[GIVEN DATA]
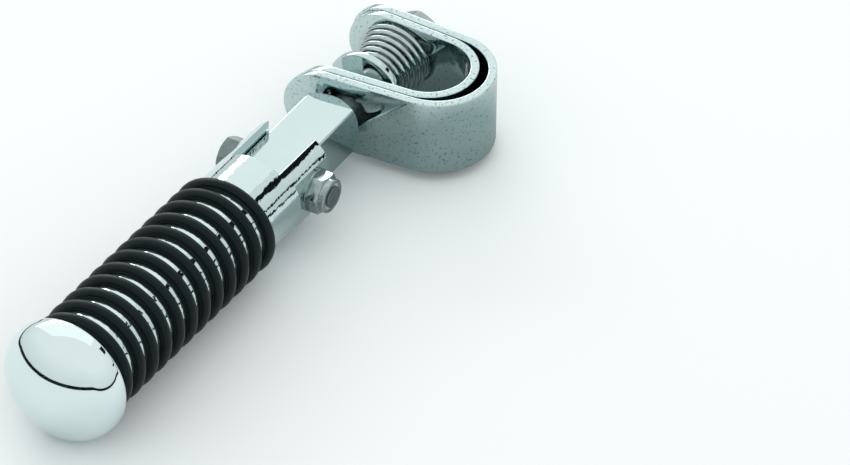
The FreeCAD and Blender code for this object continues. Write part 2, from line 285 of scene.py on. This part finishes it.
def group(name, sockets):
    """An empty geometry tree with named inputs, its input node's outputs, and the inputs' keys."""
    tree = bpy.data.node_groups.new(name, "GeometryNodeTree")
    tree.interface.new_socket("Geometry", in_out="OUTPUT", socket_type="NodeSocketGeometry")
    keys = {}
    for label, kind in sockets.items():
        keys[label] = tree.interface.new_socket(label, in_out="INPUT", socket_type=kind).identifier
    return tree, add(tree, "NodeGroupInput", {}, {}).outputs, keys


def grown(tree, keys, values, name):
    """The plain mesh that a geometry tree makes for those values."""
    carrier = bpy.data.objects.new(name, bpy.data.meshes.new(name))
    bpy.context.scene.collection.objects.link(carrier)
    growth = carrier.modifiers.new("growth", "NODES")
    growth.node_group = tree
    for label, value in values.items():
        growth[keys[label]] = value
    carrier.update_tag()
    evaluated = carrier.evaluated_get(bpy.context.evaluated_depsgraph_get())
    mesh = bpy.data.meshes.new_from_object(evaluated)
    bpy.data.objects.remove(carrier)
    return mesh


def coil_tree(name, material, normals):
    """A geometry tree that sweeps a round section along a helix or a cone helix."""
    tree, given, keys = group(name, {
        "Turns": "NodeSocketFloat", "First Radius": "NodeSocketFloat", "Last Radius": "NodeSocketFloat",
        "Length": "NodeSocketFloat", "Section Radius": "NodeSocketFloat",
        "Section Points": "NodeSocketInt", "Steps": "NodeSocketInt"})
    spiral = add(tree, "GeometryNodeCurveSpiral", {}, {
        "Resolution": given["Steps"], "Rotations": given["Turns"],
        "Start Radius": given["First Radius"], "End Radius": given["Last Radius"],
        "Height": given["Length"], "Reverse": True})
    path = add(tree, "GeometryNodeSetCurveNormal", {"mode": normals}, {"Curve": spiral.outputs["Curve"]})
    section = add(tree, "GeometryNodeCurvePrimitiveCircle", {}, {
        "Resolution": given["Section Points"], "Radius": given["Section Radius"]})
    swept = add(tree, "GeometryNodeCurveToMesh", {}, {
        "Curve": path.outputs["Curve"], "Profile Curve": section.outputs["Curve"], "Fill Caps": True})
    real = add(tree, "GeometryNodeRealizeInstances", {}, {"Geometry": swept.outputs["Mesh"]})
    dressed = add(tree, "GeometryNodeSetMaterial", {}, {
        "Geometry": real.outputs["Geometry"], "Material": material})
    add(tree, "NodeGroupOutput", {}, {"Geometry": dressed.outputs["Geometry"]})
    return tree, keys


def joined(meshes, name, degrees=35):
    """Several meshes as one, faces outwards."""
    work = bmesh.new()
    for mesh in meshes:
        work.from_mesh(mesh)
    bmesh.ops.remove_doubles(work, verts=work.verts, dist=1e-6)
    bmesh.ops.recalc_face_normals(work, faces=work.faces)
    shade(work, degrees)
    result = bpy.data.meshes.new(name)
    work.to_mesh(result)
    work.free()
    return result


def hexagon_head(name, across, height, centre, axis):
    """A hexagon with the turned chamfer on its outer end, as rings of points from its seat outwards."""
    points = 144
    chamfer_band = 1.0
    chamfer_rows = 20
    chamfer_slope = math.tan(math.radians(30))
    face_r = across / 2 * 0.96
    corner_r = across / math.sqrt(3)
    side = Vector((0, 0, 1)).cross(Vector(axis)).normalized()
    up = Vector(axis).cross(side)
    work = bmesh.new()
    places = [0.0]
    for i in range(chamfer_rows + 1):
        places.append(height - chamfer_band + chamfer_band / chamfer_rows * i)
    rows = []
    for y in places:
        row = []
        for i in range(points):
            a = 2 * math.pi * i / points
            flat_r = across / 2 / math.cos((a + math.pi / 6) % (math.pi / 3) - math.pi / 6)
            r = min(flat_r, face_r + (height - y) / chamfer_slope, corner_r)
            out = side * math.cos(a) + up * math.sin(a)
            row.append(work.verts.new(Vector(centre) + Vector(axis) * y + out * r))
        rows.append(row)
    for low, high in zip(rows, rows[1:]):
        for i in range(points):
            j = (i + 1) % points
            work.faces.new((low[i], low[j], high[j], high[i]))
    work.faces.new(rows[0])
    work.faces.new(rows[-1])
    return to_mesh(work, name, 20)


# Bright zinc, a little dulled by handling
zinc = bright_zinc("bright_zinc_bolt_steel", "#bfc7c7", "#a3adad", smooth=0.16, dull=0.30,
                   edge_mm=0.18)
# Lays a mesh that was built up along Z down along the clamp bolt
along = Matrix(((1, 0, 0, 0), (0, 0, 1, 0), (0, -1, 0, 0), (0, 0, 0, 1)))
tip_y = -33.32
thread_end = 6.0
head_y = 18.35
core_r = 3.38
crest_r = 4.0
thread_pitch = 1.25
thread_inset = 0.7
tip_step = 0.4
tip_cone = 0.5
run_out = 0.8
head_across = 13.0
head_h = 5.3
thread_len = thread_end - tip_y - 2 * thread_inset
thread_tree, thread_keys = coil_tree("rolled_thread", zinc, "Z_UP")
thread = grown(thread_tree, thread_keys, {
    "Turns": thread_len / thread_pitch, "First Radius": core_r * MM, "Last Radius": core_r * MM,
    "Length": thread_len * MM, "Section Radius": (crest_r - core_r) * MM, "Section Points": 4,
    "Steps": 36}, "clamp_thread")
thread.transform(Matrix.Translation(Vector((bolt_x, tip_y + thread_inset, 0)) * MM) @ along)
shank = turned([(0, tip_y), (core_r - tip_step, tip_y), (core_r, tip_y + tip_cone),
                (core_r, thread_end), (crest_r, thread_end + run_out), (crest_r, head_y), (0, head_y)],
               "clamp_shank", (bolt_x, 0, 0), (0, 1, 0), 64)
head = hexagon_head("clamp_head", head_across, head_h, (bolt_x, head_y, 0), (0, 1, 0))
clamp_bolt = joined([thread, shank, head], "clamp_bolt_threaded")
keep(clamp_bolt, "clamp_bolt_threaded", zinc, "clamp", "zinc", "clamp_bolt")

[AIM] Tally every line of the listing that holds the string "scene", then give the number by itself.

[FULL RESPONSE] 2